Task directions -> Search the data below for the word "with" and copy each line that holds it.
>>>>
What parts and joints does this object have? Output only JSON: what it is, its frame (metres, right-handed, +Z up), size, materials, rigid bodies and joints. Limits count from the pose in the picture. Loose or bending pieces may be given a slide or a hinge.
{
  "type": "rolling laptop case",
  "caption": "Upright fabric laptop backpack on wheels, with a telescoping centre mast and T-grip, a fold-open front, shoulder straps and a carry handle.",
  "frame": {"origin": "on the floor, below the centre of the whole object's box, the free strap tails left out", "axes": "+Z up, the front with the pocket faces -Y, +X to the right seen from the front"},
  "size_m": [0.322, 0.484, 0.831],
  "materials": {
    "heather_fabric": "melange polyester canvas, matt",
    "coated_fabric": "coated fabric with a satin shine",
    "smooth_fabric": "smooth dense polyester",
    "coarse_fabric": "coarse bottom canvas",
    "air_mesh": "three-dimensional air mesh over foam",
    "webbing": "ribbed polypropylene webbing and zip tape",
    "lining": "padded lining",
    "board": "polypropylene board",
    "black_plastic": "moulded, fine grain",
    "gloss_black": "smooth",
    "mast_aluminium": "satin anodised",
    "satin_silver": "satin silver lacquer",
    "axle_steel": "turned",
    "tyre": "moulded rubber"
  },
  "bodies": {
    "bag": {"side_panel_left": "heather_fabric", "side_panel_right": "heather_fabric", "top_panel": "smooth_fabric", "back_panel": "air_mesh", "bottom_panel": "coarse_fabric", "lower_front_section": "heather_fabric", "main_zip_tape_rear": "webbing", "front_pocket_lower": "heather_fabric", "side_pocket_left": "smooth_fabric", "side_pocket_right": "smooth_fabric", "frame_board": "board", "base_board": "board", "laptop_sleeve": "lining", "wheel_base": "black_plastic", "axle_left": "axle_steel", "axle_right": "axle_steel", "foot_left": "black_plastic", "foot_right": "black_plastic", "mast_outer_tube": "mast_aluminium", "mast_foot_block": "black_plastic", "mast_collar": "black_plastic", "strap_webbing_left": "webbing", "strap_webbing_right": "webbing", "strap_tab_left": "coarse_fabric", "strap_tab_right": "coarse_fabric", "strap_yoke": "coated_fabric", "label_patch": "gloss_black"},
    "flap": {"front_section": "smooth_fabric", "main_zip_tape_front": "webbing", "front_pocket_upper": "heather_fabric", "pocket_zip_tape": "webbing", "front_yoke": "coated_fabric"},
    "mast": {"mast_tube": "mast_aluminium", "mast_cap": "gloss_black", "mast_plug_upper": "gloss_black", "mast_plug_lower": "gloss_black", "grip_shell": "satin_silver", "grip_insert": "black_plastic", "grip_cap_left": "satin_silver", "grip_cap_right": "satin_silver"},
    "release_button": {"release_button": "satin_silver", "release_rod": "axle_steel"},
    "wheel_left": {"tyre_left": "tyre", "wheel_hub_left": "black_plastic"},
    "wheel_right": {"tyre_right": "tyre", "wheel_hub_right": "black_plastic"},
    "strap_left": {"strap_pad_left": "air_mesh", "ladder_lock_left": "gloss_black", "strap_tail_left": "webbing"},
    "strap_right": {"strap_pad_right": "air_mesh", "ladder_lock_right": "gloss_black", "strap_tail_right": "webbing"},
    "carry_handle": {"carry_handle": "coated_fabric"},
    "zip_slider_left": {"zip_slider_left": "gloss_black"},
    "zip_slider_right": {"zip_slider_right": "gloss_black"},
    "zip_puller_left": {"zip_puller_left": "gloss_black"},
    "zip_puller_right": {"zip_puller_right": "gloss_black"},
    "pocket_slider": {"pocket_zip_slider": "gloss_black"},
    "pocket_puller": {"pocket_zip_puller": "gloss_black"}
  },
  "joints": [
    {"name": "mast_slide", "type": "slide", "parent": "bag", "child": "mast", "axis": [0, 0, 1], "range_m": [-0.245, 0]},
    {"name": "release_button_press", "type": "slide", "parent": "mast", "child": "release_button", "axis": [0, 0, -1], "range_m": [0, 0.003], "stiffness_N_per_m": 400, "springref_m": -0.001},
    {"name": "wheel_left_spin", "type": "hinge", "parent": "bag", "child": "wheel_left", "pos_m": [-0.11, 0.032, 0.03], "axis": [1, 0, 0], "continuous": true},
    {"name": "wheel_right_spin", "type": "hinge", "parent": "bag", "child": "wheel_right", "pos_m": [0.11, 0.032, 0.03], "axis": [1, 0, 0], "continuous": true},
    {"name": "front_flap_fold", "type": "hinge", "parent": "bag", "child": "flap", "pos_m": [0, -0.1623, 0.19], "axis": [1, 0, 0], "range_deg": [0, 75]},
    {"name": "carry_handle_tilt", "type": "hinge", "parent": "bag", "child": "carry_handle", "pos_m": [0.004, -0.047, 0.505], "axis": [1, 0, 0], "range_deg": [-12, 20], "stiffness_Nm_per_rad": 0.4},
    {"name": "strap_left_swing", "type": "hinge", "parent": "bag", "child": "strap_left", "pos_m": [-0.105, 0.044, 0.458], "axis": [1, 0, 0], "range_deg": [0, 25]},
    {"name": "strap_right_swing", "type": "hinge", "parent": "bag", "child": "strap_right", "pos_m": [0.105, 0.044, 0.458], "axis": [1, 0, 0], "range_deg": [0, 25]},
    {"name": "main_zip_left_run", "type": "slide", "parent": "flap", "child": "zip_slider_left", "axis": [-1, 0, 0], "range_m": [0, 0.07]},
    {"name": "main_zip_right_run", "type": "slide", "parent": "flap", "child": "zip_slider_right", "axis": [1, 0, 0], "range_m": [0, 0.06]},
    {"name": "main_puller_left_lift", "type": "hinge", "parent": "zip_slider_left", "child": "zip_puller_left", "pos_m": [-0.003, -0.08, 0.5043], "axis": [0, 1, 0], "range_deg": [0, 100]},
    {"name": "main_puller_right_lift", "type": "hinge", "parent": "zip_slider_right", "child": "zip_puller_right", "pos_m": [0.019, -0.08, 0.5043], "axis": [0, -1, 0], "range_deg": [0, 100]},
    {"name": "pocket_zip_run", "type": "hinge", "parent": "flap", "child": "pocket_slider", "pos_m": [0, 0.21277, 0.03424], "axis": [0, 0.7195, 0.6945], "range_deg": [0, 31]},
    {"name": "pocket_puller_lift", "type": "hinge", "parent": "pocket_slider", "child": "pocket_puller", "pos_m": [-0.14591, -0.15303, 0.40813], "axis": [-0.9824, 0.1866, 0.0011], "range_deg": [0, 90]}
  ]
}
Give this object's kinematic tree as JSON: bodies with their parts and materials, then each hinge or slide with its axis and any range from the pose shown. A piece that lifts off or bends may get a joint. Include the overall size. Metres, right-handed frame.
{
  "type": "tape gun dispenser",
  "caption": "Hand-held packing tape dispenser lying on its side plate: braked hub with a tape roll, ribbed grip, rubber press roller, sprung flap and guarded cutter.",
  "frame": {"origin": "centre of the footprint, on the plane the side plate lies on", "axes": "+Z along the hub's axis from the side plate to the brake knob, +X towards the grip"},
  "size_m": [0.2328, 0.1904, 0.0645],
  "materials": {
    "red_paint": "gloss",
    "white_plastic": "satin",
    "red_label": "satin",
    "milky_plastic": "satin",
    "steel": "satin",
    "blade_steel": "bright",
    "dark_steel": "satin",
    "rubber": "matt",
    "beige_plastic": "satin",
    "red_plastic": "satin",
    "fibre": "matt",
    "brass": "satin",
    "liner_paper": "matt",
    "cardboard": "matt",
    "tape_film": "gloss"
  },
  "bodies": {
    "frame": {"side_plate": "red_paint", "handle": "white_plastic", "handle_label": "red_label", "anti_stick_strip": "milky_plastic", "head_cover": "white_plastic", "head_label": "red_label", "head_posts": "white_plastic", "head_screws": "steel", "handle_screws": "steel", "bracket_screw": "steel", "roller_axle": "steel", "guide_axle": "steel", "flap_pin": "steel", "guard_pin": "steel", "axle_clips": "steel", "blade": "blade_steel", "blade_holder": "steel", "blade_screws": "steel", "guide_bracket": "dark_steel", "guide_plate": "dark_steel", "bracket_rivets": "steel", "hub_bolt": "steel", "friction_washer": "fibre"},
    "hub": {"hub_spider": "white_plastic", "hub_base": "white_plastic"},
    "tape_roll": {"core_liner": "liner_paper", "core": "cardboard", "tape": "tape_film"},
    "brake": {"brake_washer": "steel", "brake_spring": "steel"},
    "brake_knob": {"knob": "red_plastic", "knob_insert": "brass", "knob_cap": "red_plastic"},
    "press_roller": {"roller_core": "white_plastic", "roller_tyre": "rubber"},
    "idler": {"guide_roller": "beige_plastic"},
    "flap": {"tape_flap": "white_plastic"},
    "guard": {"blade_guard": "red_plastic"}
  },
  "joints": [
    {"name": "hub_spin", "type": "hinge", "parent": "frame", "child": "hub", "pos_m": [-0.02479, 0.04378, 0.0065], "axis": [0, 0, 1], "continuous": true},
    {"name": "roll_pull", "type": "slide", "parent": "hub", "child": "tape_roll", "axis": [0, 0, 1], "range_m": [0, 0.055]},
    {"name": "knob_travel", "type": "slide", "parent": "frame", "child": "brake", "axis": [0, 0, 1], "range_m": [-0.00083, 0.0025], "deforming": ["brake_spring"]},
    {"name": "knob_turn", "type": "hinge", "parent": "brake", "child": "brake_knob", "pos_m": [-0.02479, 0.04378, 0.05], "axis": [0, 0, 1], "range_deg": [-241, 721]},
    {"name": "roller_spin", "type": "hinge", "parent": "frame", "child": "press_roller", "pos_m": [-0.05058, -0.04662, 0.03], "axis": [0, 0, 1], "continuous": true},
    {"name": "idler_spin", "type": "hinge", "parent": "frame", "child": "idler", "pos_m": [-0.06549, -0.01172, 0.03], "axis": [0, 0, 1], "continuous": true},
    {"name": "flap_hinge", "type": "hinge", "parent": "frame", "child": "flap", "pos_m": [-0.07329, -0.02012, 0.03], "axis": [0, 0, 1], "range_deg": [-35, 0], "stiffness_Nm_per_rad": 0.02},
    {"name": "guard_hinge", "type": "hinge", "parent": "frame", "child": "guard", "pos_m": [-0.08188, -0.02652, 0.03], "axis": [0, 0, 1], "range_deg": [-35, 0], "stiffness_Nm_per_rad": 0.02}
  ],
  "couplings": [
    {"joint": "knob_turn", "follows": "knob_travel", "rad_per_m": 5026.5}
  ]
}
<<<<
Response below ->
  "caption": "Upright fabric laptop backpack on wheels, with a telescoping centre mast and T-grip, a fold-open front, shoulder straps and a carry handle.",
  "frame": {"origin": "on the floor, below the centre of the whole object's box, the free strap tails left out", "axes": "+Z up, the front with the pocket faces -Y, +X to the right seen from the front"},
    "coated_fabric": "coated fabric with a satin shine",
Give this object's kinematic tree as JSON: bodies with their parts and materials, then each hinge or slide with its axis and any range from the pose shown. A piece that lifts off or bends may get a joint. Include the overall size. Metres, right-handed frame.
  "caption": "Hand-held packing tape dispenser lying on its side plate: braked hub with a tape roll, ribbed grip, rubber press roller, sprung flap and guarded cutter.",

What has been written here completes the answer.